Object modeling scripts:
-------

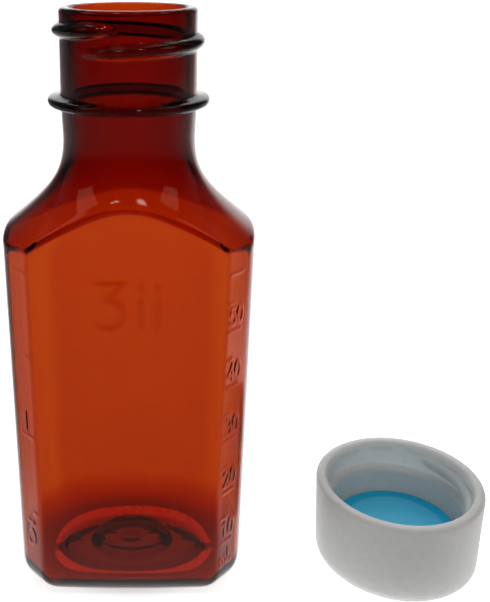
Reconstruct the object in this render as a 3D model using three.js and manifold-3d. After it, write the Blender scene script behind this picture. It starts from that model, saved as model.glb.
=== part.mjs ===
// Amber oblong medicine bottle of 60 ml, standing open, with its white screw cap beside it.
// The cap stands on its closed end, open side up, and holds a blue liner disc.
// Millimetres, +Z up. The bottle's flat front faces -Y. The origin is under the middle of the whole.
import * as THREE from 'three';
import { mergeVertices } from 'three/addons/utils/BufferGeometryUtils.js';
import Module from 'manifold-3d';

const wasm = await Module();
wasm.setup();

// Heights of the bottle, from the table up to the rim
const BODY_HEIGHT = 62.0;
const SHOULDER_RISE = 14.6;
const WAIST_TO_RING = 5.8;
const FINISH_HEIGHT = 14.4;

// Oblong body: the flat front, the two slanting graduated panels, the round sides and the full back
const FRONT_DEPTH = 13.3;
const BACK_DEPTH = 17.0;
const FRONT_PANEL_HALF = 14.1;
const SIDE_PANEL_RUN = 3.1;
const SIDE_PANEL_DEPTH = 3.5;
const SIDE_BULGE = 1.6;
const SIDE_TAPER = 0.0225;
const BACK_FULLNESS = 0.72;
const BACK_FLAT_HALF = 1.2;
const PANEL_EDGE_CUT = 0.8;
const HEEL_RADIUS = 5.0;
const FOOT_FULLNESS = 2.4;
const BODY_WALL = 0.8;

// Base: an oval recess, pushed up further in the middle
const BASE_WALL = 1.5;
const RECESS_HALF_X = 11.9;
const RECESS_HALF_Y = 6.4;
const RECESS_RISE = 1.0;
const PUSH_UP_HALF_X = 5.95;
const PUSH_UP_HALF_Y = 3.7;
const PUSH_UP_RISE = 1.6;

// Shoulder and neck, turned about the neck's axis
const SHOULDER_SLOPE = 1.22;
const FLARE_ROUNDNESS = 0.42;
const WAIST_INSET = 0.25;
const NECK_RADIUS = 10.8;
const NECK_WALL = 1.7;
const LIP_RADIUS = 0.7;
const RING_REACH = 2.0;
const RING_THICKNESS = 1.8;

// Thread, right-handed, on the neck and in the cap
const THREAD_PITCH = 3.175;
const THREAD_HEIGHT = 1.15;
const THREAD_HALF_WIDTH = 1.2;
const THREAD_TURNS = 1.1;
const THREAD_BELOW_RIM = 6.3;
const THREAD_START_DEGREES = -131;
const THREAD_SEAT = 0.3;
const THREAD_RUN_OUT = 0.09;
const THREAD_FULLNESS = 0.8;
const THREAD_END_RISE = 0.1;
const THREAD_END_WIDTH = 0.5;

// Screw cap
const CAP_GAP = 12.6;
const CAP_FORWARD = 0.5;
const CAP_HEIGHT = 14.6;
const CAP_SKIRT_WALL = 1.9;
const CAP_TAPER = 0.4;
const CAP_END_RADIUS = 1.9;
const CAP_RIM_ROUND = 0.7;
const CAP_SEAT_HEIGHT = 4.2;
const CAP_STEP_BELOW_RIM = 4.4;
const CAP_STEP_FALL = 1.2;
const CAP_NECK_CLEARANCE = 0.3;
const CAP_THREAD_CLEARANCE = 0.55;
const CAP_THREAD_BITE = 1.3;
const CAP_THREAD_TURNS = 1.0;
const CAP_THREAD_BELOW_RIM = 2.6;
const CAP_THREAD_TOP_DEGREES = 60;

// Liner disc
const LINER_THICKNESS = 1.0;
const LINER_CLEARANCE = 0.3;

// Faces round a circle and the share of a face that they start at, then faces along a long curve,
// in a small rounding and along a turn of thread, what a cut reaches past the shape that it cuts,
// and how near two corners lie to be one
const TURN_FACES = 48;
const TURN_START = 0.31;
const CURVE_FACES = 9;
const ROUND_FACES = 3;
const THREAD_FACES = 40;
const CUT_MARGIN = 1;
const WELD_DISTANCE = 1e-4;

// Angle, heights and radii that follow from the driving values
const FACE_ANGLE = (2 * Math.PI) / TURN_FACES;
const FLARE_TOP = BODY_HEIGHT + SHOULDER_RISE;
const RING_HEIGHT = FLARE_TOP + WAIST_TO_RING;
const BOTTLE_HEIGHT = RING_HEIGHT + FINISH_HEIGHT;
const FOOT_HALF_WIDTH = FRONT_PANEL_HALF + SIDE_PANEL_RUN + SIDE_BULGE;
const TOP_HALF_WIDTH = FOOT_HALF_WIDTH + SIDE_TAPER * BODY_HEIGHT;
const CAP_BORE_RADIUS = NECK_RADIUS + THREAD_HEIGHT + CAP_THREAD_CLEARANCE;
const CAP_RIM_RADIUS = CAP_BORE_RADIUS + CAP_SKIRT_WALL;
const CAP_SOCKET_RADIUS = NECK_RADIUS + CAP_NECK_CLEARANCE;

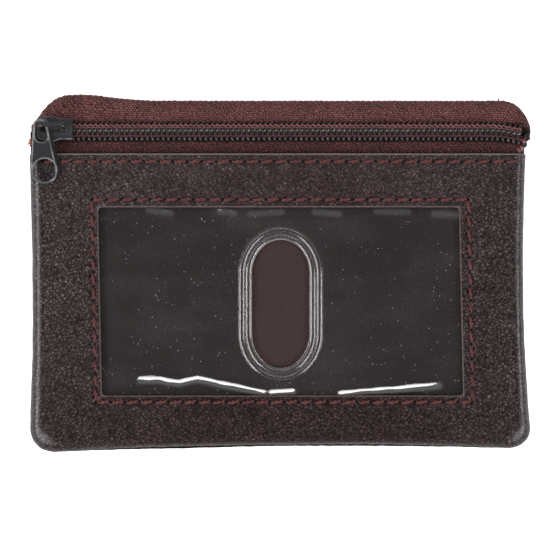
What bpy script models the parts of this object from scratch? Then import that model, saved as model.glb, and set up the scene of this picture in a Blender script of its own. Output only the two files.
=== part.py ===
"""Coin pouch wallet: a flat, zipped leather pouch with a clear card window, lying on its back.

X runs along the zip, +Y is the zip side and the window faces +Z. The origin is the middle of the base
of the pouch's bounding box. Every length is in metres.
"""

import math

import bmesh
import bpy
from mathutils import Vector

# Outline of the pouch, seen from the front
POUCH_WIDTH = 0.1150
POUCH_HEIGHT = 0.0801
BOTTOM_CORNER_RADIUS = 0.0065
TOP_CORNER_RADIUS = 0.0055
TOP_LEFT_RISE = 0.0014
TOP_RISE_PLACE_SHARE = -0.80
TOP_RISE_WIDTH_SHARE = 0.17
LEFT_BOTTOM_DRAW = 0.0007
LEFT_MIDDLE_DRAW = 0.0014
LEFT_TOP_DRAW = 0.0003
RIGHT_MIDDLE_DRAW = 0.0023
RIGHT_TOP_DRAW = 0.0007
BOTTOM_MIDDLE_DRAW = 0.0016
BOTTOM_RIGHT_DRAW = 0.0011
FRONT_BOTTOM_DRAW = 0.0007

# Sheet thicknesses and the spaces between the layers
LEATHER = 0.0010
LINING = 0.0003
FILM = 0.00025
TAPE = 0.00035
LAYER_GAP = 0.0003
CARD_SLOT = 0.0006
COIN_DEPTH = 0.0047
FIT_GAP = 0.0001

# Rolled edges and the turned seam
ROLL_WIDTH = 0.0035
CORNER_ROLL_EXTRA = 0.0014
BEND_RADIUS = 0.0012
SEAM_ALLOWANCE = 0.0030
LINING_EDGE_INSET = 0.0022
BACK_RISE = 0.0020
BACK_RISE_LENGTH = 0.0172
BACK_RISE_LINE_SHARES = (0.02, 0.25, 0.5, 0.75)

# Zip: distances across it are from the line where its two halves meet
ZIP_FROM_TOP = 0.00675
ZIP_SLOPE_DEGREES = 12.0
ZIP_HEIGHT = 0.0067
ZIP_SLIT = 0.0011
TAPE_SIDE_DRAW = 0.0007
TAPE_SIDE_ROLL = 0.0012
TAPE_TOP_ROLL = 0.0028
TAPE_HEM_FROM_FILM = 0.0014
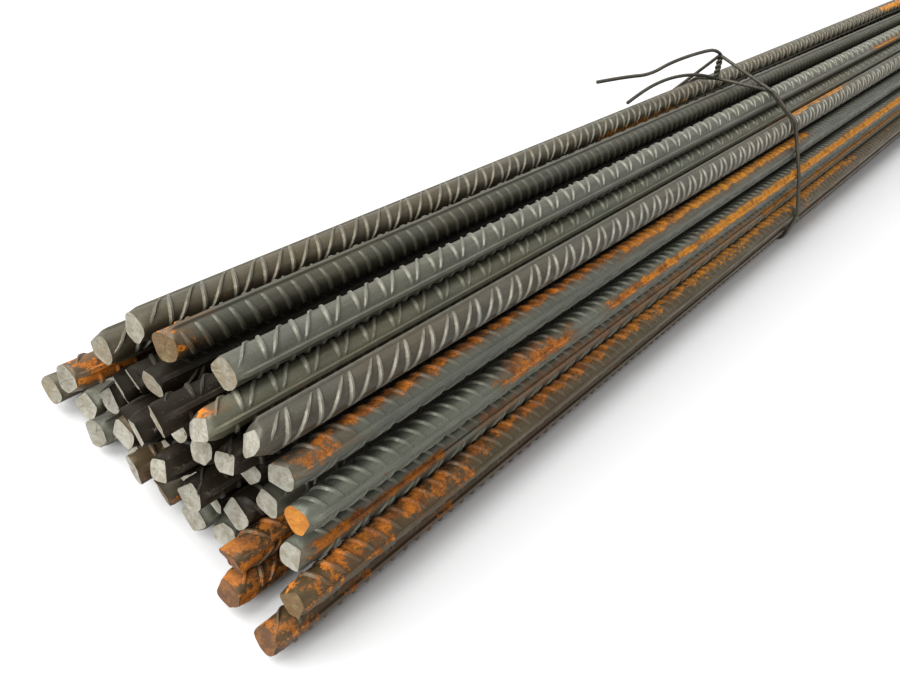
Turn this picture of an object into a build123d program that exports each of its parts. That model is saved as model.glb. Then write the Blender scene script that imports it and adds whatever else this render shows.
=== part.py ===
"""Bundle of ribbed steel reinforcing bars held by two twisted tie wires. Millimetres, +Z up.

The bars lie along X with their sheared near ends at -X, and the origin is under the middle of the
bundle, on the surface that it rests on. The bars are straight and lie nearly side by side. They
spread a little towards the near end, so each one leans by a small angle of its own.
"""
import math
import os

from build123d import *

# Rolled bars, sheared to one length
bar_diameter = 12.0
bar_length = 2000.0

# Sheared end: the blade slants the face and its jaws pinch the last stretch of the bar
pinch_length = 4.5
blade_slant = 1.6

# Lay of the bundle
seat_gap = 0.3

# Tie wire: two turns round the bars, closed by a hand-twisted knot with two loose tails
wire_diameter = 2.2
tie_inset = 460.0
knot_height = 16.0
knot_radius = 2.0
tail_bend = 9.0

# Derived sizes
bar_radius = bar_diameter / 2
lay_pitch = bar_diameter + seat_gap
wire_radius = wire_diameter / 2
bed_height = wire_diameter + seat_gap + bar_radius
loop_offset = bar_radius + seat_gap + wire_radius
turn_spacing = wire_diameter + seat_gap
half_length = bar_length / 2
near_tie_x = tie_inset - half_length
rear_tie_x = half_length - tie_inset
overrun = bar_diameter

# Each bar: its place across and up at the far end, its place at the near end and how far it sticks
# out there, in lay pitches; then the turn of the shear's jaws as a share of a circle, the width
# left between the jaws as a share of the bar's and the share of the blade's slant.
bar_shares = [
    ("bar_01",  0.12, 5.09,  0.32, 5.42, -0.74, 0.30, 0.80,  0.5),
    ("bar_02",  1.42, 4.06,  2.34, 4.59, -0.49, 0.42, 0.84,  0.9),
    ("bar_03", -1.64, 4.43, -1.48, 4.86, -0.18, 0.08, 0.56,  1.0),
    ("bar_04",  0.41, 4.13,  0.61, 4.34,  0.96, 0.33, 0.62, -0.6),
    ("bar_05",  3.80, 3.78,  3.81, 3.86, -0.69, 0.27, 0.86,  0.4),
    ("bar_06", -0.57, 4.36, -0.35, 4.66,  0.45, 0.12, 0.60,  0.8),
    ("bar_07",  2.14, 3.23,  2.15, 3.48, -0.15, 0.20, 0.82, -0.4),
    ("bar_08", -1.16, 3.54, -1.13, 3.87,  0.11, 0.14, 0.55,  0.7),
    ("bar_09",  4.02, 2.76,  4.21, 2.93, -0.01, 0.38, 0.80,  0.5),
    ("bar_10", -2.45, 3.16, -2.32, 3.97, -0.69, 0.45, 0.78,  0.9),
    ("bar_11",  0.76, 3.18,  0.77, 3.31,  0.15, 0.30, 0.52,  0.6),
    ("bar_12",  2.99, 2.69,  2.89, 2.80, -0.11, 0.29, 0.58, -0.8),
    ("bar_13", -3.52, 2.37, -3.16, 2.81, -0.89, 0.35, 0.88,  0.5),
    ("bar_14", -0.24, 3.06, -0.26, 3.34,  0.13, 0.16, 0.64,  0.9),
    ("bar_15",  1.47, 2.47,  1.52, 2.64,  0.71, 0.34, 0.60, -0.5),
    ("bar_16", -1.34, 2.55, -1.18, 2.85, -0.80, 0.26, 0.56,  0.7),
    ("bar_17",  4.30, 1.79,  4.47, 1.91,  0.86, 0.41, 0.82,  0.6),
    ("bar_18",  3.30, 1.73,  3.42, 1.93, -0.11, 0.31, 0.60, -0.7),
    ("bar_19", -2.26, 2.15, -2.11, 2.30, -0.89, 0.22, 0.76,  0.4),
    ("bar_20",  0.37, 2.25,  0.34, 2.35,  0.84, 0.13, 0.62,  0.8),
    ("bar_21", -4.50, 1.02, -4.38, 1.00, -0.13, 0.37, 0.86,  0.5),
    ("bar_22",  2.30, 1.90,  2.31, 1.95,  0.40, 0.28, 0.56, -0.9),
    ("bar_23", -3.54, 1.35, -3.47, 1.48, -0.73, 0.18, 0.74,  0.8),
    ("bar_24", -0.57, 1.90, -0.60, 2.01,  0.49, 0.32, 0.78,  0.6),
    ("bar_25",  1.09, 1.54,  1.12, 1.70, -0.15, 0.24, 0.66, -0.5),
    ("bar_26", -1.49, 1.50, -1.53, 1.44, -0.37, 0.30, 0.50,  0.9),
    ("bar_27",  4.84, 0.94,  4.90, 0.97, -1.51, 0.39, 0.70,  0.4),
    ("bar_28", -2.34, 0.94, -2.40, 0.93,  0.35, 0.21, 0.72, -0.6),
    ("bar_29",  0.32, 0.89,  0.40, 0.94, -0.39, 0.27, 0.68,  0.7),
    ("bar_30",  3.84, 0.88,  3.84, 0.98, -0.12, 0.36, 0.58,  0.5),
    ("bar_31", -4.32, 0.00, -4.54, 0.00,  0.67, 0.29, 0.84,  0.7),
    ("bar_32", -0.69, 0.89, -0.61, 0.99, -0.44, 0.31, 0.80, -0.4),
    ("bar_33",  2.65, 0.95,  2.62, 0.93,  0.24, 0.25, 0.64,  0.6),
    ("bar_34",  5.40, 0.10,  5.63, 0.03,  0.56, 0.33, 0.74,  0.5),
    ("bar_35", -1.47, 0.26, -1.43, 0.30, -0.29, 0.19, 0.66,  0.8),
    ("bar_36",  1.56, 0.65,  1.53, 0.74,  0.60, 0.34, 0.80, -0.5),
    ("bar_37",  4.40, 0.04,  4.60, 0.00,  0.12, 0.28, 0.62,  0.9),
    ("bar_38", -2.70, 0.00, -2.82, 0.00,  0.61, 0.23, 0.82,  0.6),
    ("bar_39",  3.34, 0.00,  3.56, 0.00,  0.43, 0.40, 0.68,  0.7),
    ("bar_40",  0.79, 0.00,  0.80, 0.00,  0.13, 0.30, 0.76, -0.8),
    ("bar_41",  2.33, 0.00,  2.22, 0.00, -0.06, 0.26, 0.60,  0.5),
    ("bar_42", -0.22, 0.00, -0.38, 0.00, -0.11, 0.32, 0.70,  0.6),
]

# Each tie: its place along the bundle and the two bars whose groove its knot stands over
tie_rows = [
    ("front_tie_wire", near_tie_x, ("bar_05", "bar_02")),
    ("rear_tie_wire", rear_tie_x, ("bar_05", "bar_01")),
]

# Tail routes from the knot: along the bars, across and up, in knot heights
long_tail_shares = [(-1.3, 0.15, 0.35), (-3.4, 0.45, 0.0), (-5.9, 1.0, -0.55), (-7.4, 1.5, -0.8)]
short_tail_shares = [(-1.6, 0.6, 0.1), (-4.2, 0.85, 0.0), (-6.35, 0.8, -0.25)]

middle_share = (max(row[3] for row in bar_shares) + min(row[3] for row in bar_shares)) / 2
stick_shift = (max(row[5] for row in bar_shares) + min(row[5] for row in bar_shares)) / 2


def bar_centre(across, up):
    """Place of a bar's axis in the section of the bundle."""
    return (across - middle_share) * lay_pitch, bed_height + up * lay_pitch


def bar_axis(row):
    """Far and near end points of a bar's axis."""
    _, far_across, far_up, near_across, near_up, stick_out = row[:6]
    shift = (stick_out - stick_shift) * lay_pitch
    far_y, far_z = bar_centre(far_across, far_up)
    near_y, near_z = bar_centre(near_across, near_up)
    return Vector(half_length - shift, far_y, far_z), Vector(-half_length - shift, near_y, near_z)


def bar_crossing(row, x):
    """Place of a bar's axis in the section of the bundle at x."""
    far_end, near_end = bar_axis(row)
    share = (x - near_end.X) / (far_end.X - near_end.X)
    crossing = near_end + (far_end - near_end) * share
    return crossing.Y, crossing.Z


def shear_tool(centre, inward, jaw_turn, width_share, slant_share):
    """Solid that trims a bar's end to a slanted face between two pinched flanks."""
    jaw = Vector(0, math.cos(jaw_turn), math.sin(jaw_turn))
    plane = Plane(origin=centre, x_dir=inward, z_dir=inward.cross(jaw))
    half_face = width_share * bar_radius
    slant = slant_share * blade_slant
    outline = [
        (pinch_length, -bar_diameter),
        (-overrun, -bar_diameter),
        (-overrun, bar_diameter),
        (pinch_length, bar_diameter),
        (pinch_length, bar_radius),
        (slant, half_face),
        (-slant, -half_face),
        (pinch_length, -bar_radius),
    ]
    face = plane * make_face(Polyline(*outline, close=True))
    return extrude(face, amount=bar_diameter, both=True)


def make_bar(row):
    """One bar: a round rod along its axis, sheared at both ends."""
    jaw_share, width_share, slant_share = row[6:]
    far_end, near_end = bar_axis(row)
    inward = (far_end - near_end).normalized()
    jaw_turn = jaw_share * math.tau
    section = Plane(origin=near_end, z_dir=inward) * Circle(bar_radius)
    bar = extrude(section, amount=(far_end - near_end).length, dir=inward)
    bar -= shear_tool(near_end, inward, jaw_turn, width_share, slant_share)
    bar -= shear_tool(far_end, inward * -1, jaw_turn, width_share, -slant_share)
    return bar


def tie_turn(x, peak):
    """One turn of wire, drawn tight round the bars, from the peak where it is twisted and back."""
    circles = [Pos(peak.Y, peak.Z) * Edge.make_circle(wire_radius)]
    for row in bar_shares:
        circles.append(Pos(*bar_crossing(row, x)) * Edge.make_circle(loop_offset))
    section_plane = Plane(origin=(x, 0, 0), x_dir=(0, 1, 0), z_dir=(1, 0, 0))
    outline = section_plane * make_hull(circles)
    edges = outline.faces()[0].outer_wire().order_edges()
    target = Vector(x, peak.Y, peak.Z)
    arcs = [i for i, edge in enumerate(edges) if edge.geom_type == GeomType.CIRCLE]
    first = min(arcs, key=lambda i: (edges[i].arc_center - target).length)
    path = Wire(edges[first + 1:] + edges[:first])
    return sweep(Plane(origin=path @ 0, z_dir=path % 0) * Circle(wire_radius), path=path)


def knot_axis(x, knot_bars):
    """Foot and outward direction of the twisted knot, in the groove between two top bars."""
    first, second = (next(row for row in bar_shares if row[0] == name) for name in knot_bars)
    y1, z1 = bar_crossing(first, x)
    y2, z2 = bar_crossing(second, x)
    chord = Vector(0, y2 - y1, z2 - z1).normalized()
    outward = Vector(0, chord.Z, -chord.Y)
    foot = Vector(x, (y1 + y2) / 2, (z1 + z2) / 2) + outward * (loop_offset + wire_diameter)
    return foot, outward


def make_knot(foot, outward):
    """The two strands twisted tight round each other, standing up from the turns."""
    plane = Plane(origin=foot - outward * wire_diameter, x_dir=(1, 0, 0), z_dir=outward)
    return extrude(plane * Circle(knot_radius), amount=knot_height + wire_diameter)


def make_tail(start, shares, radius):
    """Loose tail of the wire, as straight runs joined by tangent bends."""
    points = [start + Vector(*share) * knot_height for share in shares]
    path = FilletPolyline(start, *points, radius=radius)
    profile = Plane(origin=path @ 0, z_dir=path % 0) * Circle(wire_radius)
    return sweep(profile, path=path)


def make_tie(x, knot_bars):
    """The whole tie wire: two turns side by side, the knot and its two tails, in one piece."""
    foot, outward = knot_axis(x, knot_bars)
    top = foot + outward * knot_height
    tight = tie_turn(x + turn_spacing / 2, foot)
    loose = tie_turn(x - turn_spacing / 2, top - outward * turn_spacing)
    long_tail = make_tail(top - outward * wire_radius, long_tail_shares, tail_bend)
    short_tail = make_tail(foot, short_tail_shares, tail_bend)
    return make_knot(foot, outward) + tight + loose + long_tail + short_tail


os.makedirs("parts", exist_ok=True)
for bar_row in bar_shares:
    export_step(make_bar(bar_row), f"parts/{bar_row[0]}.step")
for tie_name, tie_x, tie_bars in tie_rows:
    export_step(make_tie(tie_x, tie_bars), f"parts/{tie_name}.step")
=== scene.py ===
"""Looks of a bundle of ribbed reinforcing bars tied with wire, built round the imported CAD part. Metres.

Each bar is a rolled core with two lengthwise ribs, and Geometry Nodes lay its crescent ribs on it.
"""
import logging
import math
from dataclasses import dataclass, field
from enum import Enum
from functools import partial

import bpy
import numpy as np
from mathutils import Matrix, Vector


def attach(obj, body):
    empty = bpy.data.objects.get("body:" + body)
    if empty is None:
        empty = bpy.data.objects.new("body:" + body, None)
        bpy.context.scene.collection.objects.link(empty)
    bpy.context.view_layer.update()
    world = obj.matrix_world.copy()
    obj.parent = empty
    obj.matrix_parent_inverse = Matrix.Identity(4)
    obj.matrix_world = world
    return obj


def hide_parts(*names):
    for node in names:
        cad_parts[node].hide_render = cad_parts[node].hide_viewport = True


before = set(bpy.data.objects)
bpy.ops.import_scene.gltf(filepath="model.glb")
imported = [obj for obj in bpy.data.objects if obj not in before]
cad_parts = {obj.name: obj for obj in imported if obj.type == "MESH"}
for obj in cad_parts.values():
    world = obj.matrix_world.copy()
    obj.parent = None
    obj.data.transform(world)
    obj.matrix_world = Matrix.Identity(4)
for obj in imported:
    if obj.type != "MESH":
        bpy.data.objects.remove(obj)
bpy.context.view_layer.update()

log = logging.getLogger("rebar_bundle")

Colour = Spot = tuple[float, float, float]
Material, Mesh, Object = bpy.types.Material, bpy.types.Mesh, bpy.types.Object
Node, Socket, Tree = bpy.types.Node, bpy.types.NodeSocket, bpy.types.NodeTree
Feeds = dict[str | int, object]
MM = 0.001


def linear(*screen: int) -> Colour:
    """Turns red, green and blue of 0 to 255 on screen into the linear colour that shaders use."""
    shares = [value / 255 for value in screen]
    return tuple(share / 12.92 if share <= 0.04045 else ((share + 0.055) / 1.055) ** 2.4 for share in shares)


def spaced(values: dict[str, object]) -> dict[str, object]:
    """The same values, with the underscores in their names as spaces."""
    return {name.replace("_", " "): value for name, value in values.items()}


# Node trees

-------

- **EXERCISE BRIEF**:
Retype, in the same exact form, the lines of the material above from the line holding "short_tail = make_tail(foot, short_tail_shares, tail_bend)" through the line holding "obj.matrix_parent_inverse = Matrix.Identity(4)".

- **ANSWER TO THE EXERCISE**:
    short_tail = make_tail(foot, short_tail_shares, tail_bend)
    return make_knot(foot, outward) + tight + loose + long_tail + short_tail


os.makedirs("parts", exist_ok=True)
for bar_row in bar_shares:
    export_step(make_bar(bar_row), f"parts/{bar_row[0]}.step")
for tie_name, tie_x, tie_bars in tie_rows:
    export_step(make_tie(tie_x, tie_bars), f"parts/{tie_name}.step")
=== scene.py ===
"""Looks of a bundle of ribbed reinforcing bars tied with wire, built round the imported CAD part. Metres.

Each bar is a rolled core with two lengthwise ribs, and Geometry Nodes lay its crescent ribs on it.
"""
import logging
import math
from dataclasses import dataclass, field
from enum import Enum
from functools import partial

import bpy
import numpy as np
from mathutils import Matrix, Vector


def attach(obj, body):
    empty = bpy.data.objects.get("body:" + body)
    if empty is None:
        empty = bpy.data.objects.new("body:" + body, None)
        bpy.context.scene.collection.objects.link(empty)
    bpy.context.view_layer.update()
    world = obj.matrix_world.copy()
    obj.parent = empty
    obj.matrix_parent_inverse = Matrix.Identity(4)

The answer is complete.